• **Instruction**: Reproduce the listing below verbatim.

• **Recorded data**:

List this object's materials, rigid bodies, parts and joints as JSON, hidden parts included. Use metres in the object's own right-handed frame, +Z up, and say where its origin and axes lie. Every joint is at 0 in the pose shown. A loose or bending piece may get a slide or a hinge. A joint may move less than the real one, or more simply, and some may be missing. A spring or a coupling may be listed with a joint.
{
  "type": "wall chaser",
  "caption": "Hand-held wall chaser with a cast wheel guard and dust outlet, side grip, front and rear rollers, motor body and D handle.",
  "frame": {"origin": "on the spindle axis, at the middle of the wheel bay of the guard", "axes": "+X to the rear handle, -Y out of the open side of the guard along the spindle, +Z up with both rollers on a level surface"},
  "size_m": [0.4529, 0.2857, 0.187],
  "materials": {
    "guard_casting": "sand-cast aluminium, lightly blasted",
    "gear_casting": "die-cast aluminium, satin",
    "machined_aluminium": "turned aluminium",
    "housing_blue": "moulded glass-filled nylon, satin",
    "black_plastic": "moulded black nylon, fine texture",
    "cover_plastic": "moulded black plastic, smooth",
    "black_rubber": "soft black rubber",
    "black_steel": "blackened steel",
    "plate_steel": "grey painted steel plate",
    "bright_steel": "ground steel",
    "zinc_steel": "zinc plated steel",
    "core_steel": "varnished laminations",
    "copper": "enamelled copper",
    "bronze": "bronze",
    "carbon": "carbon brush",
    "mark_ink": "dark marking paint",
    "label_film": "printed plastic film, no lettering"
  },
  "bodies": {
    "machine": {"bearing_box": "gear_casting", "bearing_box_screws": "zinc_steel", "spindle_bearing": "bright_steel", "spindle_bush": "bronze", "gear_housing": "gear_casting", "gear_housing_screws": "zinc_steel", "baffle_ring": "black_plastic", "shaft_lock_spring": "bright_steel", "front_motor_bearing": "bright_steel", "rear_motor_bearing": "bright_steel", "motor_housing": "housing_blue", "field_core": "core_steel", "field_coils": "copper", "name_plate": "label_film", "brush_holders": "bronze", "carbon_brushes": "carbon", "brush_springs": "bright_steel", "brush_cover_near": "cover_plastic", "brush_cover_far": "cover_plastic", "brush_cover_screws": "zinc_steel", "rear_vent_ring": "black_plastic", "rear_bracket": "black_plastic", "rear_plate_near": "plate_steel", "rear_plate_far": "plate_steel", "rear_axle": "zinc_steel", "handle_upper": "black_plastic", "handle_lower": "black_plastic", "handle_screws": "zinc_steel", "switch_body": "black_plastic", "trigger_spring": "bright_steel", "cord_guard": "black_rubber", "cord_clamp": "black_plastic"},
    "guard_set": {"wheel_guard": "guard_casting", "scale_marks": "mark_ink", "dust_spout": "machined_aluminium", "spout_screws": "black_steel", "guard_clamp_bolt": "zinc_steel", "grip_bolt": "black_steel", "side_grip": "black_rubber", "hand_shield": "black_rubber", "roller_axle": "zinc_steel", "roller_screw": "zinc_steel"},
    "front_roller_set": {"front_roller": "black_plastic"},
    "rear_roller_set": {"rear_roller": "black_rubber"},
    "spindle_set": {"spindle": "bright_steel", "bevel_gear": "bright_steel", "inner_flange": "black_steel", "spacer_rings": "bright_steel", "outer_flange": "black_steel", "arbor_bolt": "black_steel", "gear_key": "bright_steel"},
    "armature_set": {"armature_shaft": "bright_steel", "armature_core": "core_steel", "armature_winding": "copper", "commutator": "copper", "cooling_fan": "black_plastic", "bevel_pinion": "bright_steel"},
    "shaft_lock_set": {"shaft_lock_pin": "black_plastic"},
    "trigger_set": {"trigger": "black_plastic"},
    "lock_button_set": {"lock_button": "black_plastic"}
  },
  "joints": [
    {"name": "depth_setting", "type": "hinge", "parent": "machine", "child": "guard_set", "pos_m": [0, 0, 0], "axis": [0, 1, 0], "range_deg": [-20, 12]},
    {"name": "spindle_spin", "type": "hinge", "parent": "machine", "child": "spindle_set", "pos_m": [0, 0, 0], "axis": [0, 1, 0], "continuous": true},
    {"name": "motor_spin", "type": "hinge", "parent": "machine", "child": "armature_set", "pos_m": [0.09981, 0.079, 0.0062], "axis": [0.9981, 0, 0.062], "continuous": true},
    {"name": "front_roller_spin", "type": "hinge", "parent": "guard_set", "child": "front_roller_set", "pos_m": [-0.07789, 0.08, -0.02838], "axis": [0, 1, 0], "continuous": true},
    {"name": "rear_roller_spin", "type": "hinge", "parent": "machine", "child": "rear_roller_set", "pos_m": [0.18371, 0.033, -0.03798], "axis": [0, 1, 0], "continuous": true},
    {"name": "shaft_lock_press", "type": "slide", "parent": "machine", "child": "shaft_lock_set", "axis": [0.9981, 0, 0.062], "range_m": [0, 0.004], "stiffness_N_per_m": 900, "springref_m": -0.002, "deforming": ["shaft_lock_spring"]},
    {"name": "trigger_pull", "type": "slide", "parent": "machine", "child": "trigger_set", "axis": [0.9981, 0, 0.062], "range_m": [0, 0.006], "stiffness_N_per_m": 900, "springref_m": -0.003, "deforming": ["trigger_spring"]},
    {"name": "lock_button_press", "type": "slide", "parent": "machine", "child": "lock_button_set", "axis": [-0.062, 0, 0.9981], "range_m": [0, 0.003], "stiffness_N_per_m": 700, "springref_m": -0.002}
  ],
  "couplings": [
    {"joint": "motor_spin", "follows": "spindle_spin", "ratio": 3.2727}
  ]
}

• **Output below**:
List this object's materials, rigid bodies, parts and joints as JSON, hidden parts included. Use metres in the object's own right-handed frame, +Z up, and say where its origin and axes lie. Every joint is at 0 in the pose shown. A loose or bending piece may get a slide or a hinge. A joint may move less than the real one, or more simply, and some may be missing. A spring or a coupling may be listed with a joint.
{
  "type": "wall chaser",
  "caption": "Hand-held wall chaser with a cast wheel guard and dust outlet, side grip, front and rear rollers, motor body and D handle.",
  "frame": {"origin": "on the spindle axis, at the middle of the wheel bay of the guard", "axes": "+X to the rear handle, -Y out of the open side of the guard along the spindle, +Z up with both rollers on a level surface"},
  "size_m": [0.4529, 0.2857, 0.187],
  "materials": {
    "guard_casting": "sand-cast aluminium, lightly blasted",
    "gear_casting": "die-cast aluminium, satin",
    "machined_aluminium": "turned aluminium",
    "housing_blue": "moulded glass-filled nylon, satin",
    "black_plastic": "moulded black nylon, fine texture",
    "cover_plastic": "moulded black plastic, smooth",
    "black_rubber": "soft black rubber",
    "black_steel": "blackened steel",
    "plate_steel": "grey painted steel plate",
    "bright_steel": "ground steel",
    "zinc_steel": "zinc plated steel",
    "core_steel": "varnished laminations",
    "copper": "enamelled copper",
    "bronze": "bronze",
    "carbon": "carbon brush",
    "mark_ink": "dark marking paint",
    "label_film": "printed plastic film, no lettering"
  },
  "bodies": {
    "machine": {"bearing_box": "gear_casting", "bearing_box_screws": "zinc_steel", "spindle_bearing": "bright_steel", "spindle_bush": "bronze", "gear_housing": "gear_casting", "gear_housing_screws": "zinc_steel", "baffle_ring": "black_plastic", "shaft_lock_spring": "bright_steel", "front_motor_bearing": "bright_steel", "rear_motor_bearing": "bright_steel", "motor_housing": "housing_blue", "field_core": "core_steel", "field_coils": "copper", "name_plate": "label_film", "brush_holders": "bronze", "carbon_brushes": "carbon", "brush_springs": "bright_steel", "brush_cover_near": "cover_plastic", "brush_cover_far": "cover_plastic", "brush_cover_screws": "zinc_steel", "rear_vent_ring": "black_plastic", "rear_bracket": "black_plastic", "rear_plate_near": "plate_steel", "rear_plate_far": "plate_steel", "rear_axle": "zinc_steel", "handle_upper": "black_plastic", "handle_lower": "black_plastic", "handle_screws": "zinc_steel", "switch_body": "black_plastic", "trigger_spring": "bright_steel", "cord_guard": "black_rubber", "cord_clamp": "black_plastic"},
    "guard_set": {"wheel_guard": "guard_casting", "scale_marks": "mark_ink", "dust_spout": "machined_aluminium", "spout_screws": "black_steel", "guard_clamp_bolt": "zinc_steel", "grip_bolt": "black_steel", "side_grip": "black_rubber", "hand_shield": "black_rubber", "roller_axle": "zinc_steel", "roller_screw": "zinc_steel"},
    "front_roller_set": {"front_roller": "black_plastic"},
    "rear_roller_set": {"rear_roller": "black_rubber"},
    "spindle_set": {"spindle": "bright_steel", "bevel_gear": "bright_steel", "inner_flange": "black_steel", "spacer_rings": "bright_steel", "outer_flange": "black_steel", "arbor_bolt": "black_steel", "gear_key": "bright_steel"},
    "armature_set": {"armature_shaft": "bright_steel", "armature_core": "core_steel", "armature_winding": "copper", "commutator": "copper", "cooling_fan": "black_plastic", "bevel_pinion": "bright_steel"},
    "shaft_lock_set": {"shaft_lock_pin": "black_plastic"},
    "trigger_set": {"trigger": "black_plastic"},
    "lock_button_set": {"lock_button": "black_plastic"}
  },
  "joints": [
    {"name": "depth_setting", "type": "hinge", "parent": "machine", "child": "guard_set", "pos_m": [0, 0, 0], "axis": [0, 1, 0], "range_deg": [-20, 12]},
    {"name": "spindle_spin", "type": "hinge", "parent": "machine", "child": "spindle_set", "pos_m": [0, 0, 0], "axis": [0, 1, 0], "continuous": true},
    {"name": "motor_spin", "type": "hinge", "parent": "machine", "child": "armature_set", "pos_m": [0.09981, 0.079, 0.0062], "axis": [0.9981, 0, 0.062], "continuous": true},
    {"name": "front_roller_spin", "type": "hinge", "parent": "guard_set", "child": "front_roller_set", "pos_m": [-0.07789, 0.08, -0.02838], "axis": [0, 1, 0], "continuous": true},
    {"name": "rear_roller_spin", "type": "hinge", "parent": "machine", "child": "rear_roller_set", "pos_m": [0.18371, 0.033, -0.03798], "axis": [0, 1, 0], "continuous": true},
    {"name": "shaft_lock_press", "type": "slide", "parent": "machine", "child": "shaft_lock_set", "axis": [0.9981, 0, 0.062], "range_m": [0, 0.004], "stiffness_N_per_m": 900, "springref_m": -0.002, "deforming": ["shaft_lock_spring"]},
    {"name": "trigger_pull", "type": "slide", "parent": "machine", "child": "trigger_set", "axis": [0.9981, 0, 0.062], "range_m": [0, 0.006], "stiffness_N_per_m": 900, "springref_m": -0.003, "deforming": ["trigger_spring"]},
    {"name": "lock_button_press", "type": "slide", "parent": "machine", "child": "lock_button_set", "axis": [-0.062, 0, 0.9981], "range_m": [0, 0.003], "stiffness_N_per_m": 700, "springref_m": -0.002}
  ],
  "couplings": [
    {"joint": "motor_spin", "follows": "spindle_spin", "ratio": 3.2727}
  ]
}